You can also use the benefits on more than one home, like when the military transfers you to California from Arizona. You used $25,000 of benefit in Arizona. Buy new house in California as OO and can use remainder of benefit. Now you have investment property.

FORECLOSURE STATISTICS-NEVADA FIRST, ARIZONA SECOND AND FLORIDA IS THIRD (WIN, PLACE AND SHOW?)

FACTS

More than 279,500 U.S. homes received at least one foreclosure-related notice in October 2008. One in every 452 housing units received a foreclosure filing, such as a default notice, auction sale notice or bank repossession

Nevada, Arizona, Florida had the nation's top foreclosure rates. Nevada has the nation's highest rate for the 22nd consecutive month in October 2008. One in every 74 Nevada homes received a foreclosure filing during October 2008. One in every 149 Arizona homes received a foreclosure filing, and in Florida came in third with one in every 157 homes.

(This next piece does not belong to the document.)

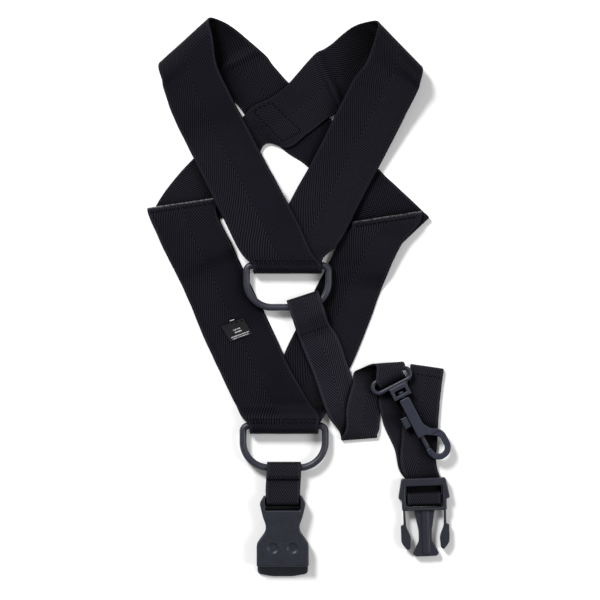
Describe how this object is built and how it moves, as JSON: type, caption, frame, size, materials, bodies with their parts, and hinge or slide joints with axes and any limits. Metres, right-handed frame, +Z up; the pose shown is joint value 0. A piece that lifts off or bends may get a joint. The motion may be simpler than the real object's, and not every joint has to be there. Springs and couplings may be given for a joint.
{
  "type": "instrument harness strap",
  "caption": "Black webbing harness with crossed shoulder straps, D-rings, a tether with a swivel snap hook, and a side-release buckle shown open.",
  "frame": {"origin": "middle of the outline on the surface that the harness lies on", "axes": "+Y from the buckle end towards the shoulders, +X towards the hook, +Z up from the surface"},
  "size_m": [0.2182, 0.402, 0.0176],
  "materials": {
    "webbing_wide": "black herringbone webbing",
    "webbing_narrow": "black herringbone webbing, narrower weave",
    "sewing_thread": "black polyester thread",
    "label_satin": "black satin ribbon",
    "ring_plastic": "matte slate plastic",
    "hook_plastic": "matte slate plastic",
    "buckle_plastic": "matte slate plastic",
    "spring_steel": "drawn wire"
  },
  "bodies": {
    "harness": {"left_shoulder_strap": "webbing_wide", "right_shoulder_strap": "webbing_wide", "size_label": "label_satin", "upper_ring_stitches": "sewing_thread", "lower_ring_stitches": "sewing_thread", "back_cross_stitches": "sewing_thread", "label_stitches": "sewing_thread", "left_side_stitches": "sewing_thread", "right_side_stitches": "sewing_thread"},
    "upper_ring": {"upper_d_ring": "ring_plastic"},
    "tether": {"tether_strap": "webbing_narrow", "tether_loop_stitches": "sewing_thread", "tether_hem_stitches": "sewing_thread"},
    "snap_eye": {"snap_swivel_eye": "hook_plastic"},
    "snap_hook": {"snap_hook_body": "hook_plastic", "snap_gate_spring": "spring_steel"},
    "snap_gate": {"snap_gate_plunger": "hook_plastic"},
    "plug": {"buckle_plug_frame": "buckle_plastic"},
    "left_prong": {"buckle_left_prong": "buckle_plastic"},
    "right_prong": {"buckle_right_prong": "buckle_plastic"},
    "lower_ring": {"lower_d_ring": "ring_plastic"},
    "link_web": {"socket_link_web": "webbing_narrow", "link_web_stitches": "sewing_thread"},
    "socket": {"buckle_socket": "buckle_plastic"}
  },
  "joints": [
    {"name": "upper_ring_swing", "type": "hinge", "parent": "harness", "child": "upper_ring", "pos_m": [-0.008, 0.0225, 0.0059], "axis": [-1, 0, 0], "range_deg": [0, 70]},
    {"name": "tether_swing", "type": "hinge", "parent": "upper_ring", "child": "tether", "pos_m": [0.0038, -0.00275, 0.0059], "axis": [-0.9507, -0.31, 0], "range_deg": [0, 45], "deforming": ["tether_strap"]},
    {"name": "snap_eye_tip", "type": "hinge", "parent": "tether", "child": "snap_eye", "pos_m": [0.06459, -0.0563, 0.007], "axis": [-0.8878, -0.4602, 0], "range_deg": [0, 25]},
    {"name": "hook_swivel", "type": "hinge", "parent": "snap_eye", "child": "snap_hook", "pos_m": [0.0755, -0.073, 0.007], "axis": [0.4602, -0.8878, 0], "continuous": true},
    {"name": "thumb_slide", "type": "slide", "parent": "snap_hook", "child": "snap_gate", "axis": [-0.4602, 0.8878, 0], "range_m": [0, 0.008], "stiffness_N_per_m": 60, "springref_m": -0.002, "deforming": ["snap_gate_spring"]},
    {"name": "adjuster_tilt", "type": "hinge", "parent": "tether", "child": "plug", "pos_m": [0.09002, -0.14499, 0.00335], "axis": [-0.9994, -0.0349, 0], "range_deg": [0, 25]},
    {"name": "left_prong_flex", "type": "hinge", "parent": "plug", "child": "left_prong", "pos_m": [0.07562, -0.1538, 0.004], "axis": [0, 0, 1], "range_deg": [0, 5], "stiffness_Nm_per_rad": 0.2},
    {"name": "right_prong_flex", "type": "hinge", "parent": "plug", "child": "right_prong", "pos_m": [0.105, -0.15277, 0.004], "axis": [0, 0, -1], "range_deg": [0, 5], "stiffness_Nm_per_rad": 0.2},
    {"name": "lower_ring_swing", "type": "hinge", "parent": "harness", "child": "lower_ring", "pos_m": [-0.0105, -0.0925, 0.0059], "axis": [-1, 0, 0], "range_deg": [0, 70]},
    {"name": "link_web_swing", "type": "hinge", "parent": "lower_ring", "child": "link_web", "pos_m": [-0.0105, -0.1225, 0.0059], "axis": [-1, 0, 0], "range_deg": [0, 60], "deforming": ["socket_link_web"]},
    {"name": "socket_tilt", "type": "hinge", "parent": "link_web", "child": "socket", "pos_m": [-0.0115, -0.147, 0.0052], "axis": [-1, 0, 0], "range_deg": [0, 45]}
  ]
}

The rest of the top ten in foreclosures were California, Colorado, Georgia, Michigan, New Jersey, Illinois and Ohio. (ap111308)

MORAL

Seems like a lot of lenders could have been more aggressive in loan modifications and mitigated their losses.

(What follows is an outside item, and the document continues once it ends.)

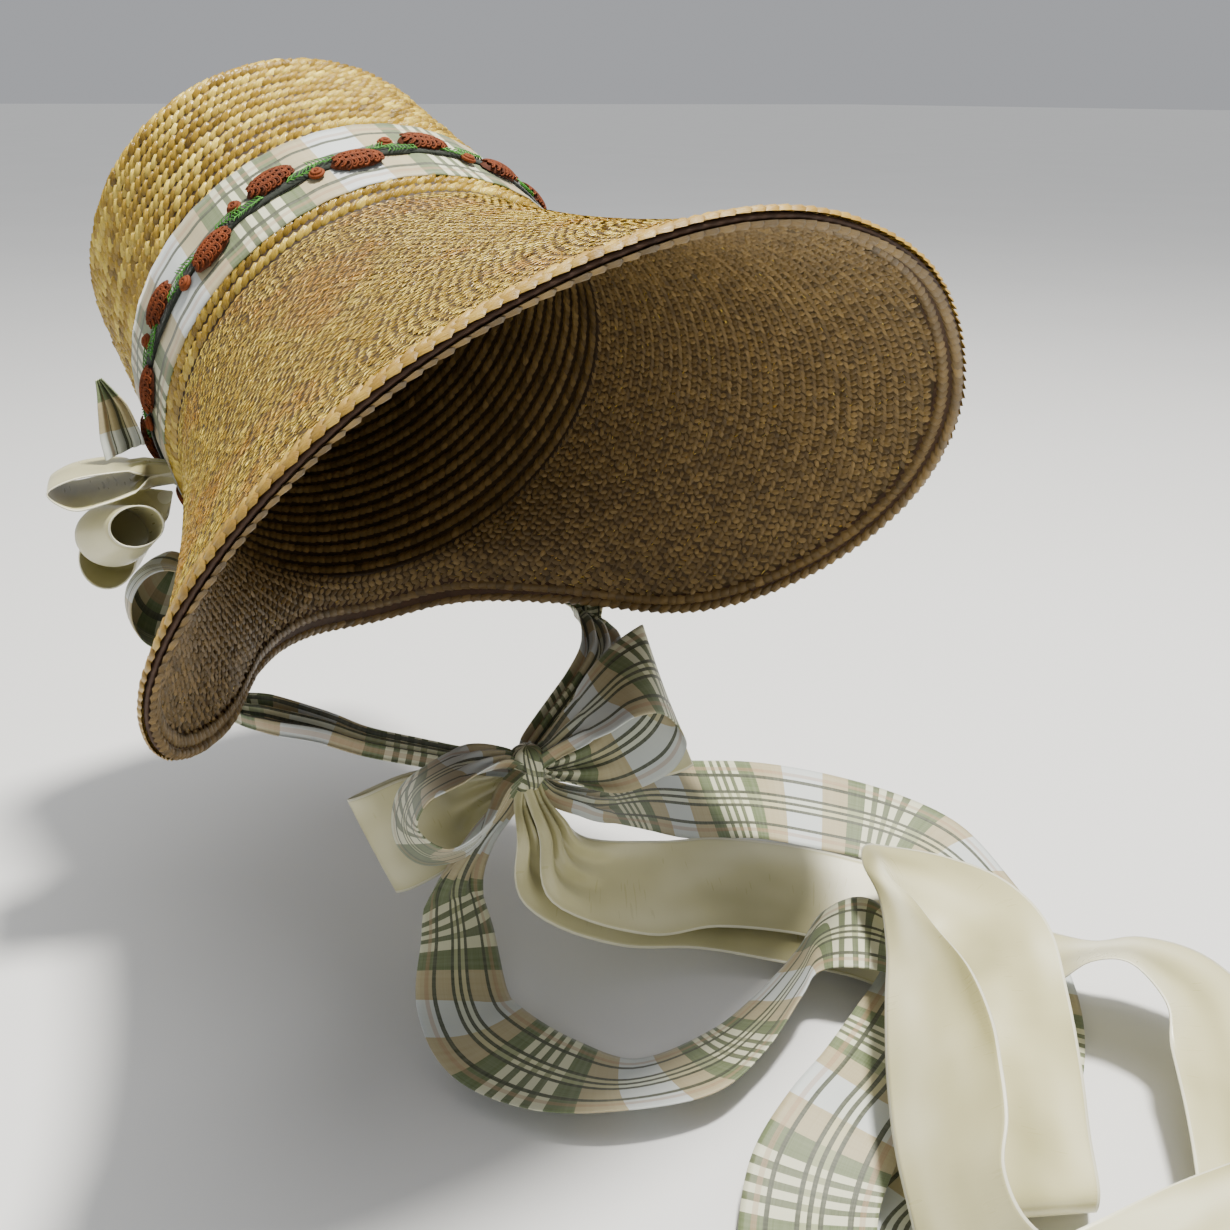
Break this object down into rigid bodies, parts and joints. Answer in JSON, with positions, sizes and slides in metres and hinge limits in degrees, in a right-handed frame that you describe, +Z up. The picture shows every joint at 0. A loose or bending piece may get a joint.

FEDERAL TRADE COMMISSION NAILS PREMIER CAPITAL LENDING FOR VIOLATING SAFEGUARD AND PRIVACY RULES

FACTS

On Nov. 6, 2008 the Federal Trade Commission settled charges against Texas-based mortgage lender, Premier Capital Lending Inc., for allegedly violating its Safeguards and Privacy Rules, as well as Section 5 of the FTC Act. The charges stem from a hacker compromising customer data by breaking into a third-party home seller's computer. Premier allowed the home seller to use its account to access credit reports in order to refer purchasers for financing. The hacker then used Premier's credentials to access hundreds of consumer credit reports. The FTC complaint alleges that Premier violated the Safeguards Rule because it (i) did not take reasonable steps to verify the home seller's procedures to handle, store, or dispose of sensitive personal information, (ii) failed to assess the risks of allowing a third party to access credit reports through its account, (iii) failed to conduct reasonable reviews of credit report requests made on its account by using readily available information (such as management reports and invoices) to detect signs of unauthorized activity, and (iv) failed to assess the full scope of credit report information accessible through its account. The FTC complaint also alleged that Premier violated Section 5 of the FTC Act and the Privacy Rule by misrepresenting its own privacy policy, which stated "[w]e take our responsibility to protect the privacy and confidentiality of customer information very seriously. We maintain physical, electronic, and procedural safeguards that comply with federal standards to store and secure information about you from unauthorized access, alteration and destruction." The proposed settlement bars deceptive claims about privacy and security policies and requires Premier to establish a comprehensive information security program, which must be independently reviewed by a third-party.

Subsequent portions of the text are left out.